"I am the LORD, the God of all mankind. Is anything too hard for Me?" Jeremiah 3:27
I recently came across a kind of scenario put forth by writer Larry Crabb. He put forward a truth, and then connected it with a seeming total contradiction. The truth was, "God is the God of the impossible. He can do anything." He then followed with a reality, "But He did nothing." What do we do when the truth we believe is totally contradicted by the reality we're living in? What happens when the God of all things seemingly does nothing for us? Especially after we have cried out to Him, pleaded with Him, and believed Him? Where does our faith go from there?
A great part of our problem is that we believe God always wants what we want. Even if He delays, we believe that in the end, if we just pray enough, believe enough, He'll bring about an answer that pleases us and makes our life better. The problem is that we have ourselves at the center of it all. What we want, how we want to feel, and all the circumstances surrounding that need to come together in a way that satisfies us. We can't see past our own dreams and desires. We're blind to Him and what His purposes may be. He's at work for something far bigger, deeper, and eternal then our here and now.

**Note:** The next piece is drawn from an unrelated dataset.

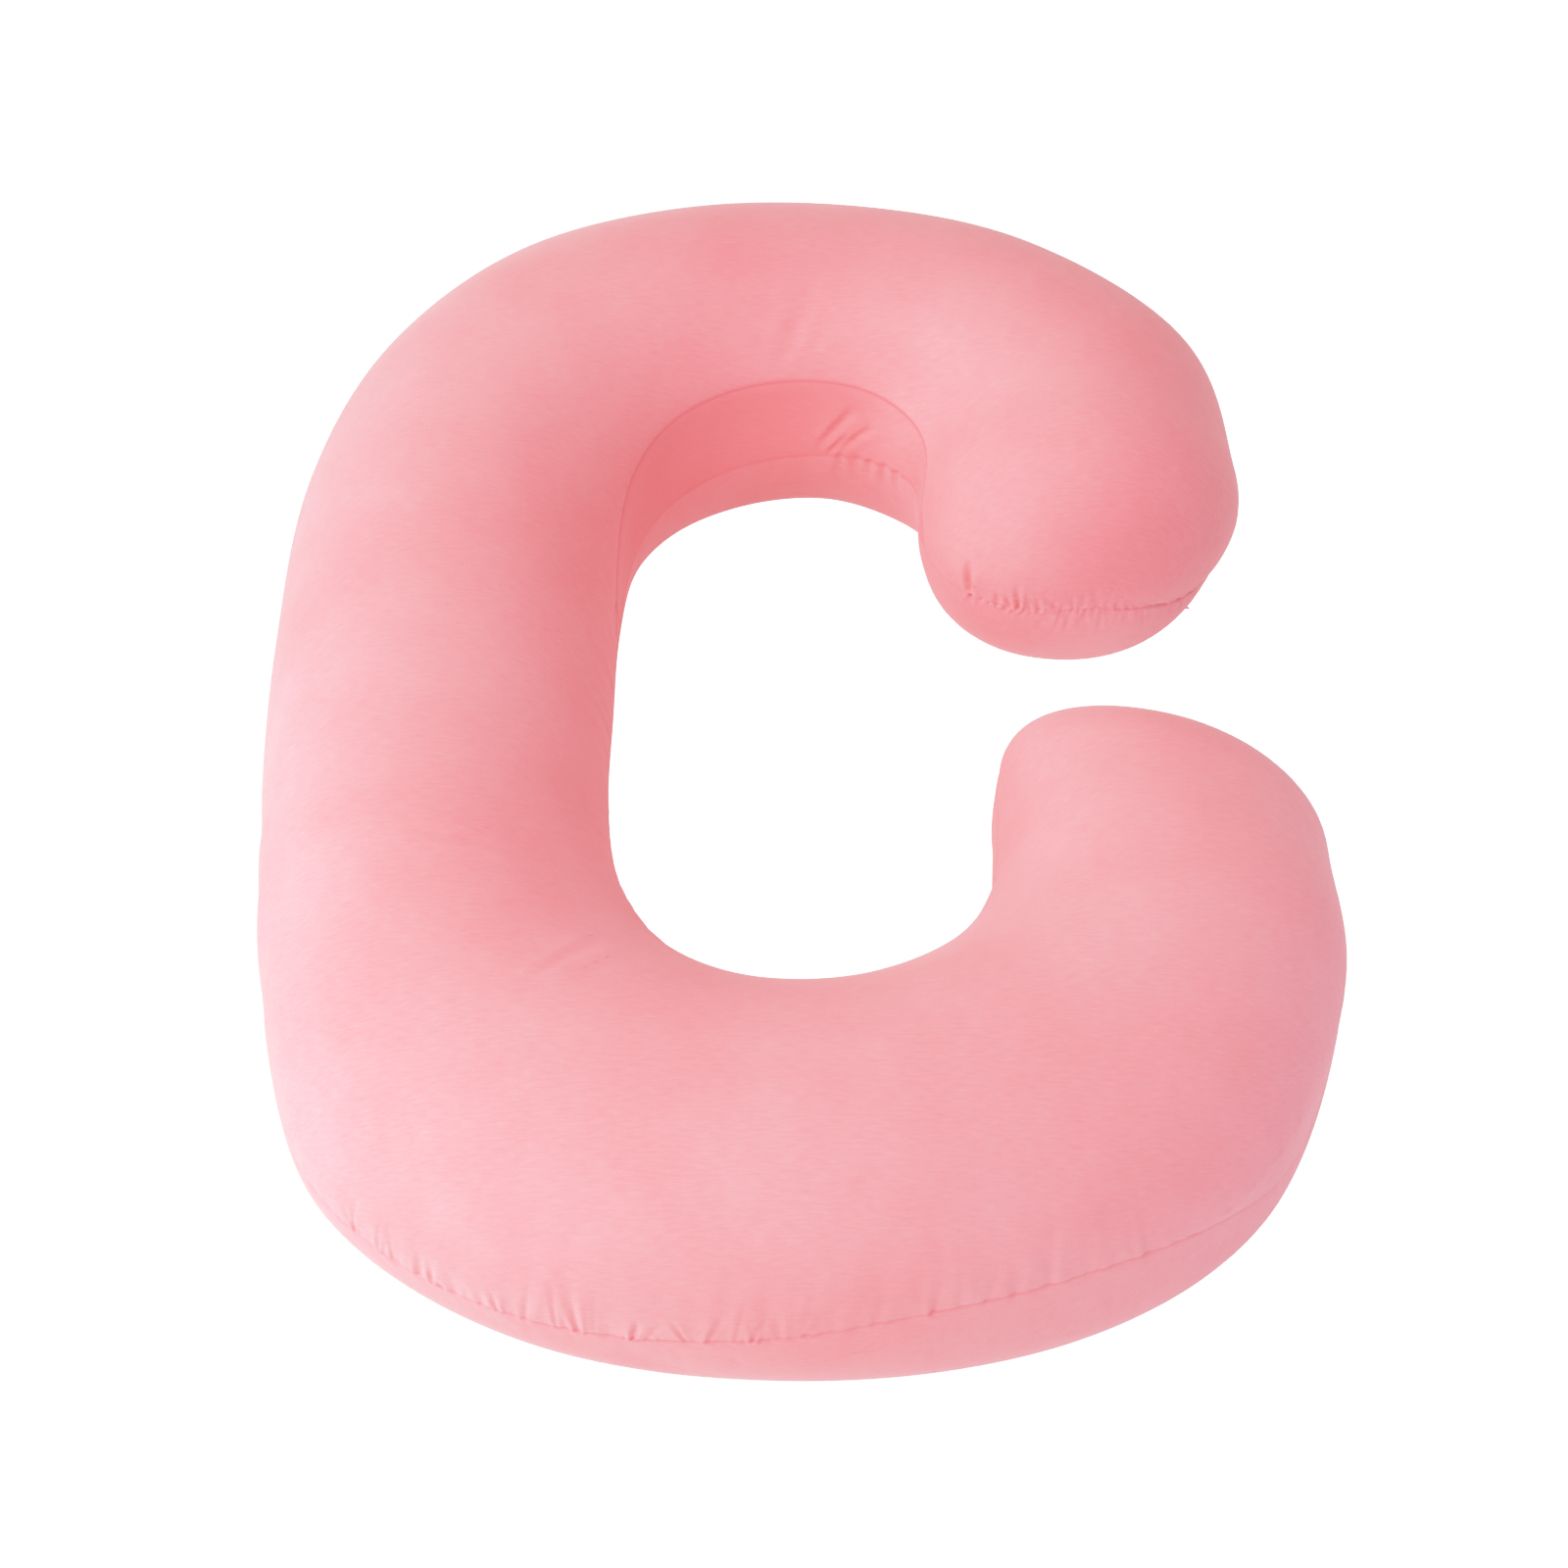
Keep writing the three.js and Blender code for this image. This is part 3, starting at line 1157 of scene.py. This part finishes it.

The Father is always working in us with eternity in view. He uses everything, especially our sufferings, to bring about His purposes for us. Satisfying a desire, even a need, may bring us into conflict with the greater work He's seeking to do. We need to reach a place where we can let go of the desire, even our deepest desires, to Him.....and trust Him with them. Trust Him even if He doesn't bring about that which we so desperately want. He doesn't want us centered upon our desired outcome. He wants us centered upon Him. Upon what He's speaking, showing, and doing in that time. He's focused on our growth in Him. Taking us deeper into intimacy with Him is always His priority.
Crabb says that our biggest problem is that "we want something or someone more than we want God." Dreams and desires, even good and valid ones, cannot take His place in our hearts and lives, and they can easily do so. If a shattered dream, painful as it may be, brings us into a deeper relationship with Him, He'll allow it. That's a great part of the "all things work together for good" that we struggle to understand. God works in us and for us with an eternal perspective, but we're so earthbound in our thinking that we miss and misunderstand what He's doing and working towards. Our hope and faith in Him is oftentimes only as deep as the results we seek. When those results don't come about, our hope and faith fades badly. Crabb says that, "we must find a hope that anchors us to God when dreams do not come true." That hope is not rooted in what He's doing, or not doing. It's a hope rooted completely in Him, in who He is.
We tend to base our well being on how we feel and how our lives are going. We think more in terms of happiness, while He wants us to know His joy. Jesus wants our joy in Him to be full. Without surrendered trust in Him, we can never really know the fullness of His joy, and every happening in our life that doesn't result in what we want causes us to doubt His love and His care for us. We live unsettled lives, tossed about emotionally and spiritually. God always seems a contradiction to us.
In the Garden, Jesus in His humanity desired to be spared the agony of the cross. Yet in the depths of His relationship with His Father, He surrendered the desire to the greater purposes of that Father. The result was glory. Sin crushed and death conquered. The cross seemed a total contradiction to the love of God. In reality it was a confirmation of it. To have full victory, full joy, full assurance in the face of all things, we too need to go to His cross and surrender all our desires, dreams, and hopes, for the greatest hope of all, hope in Him. Perhaps you need to go there today, with all the seeming contradictions to your own hopes and dreams. Crabb says that out of our shattered dreams, God can raise up a better dream. He did so at the cross, in Christ. He still does so at the cross, in Christ. Let us trust Him with every shattered dream and frustrated hope. Let Him reveal to us His better dream.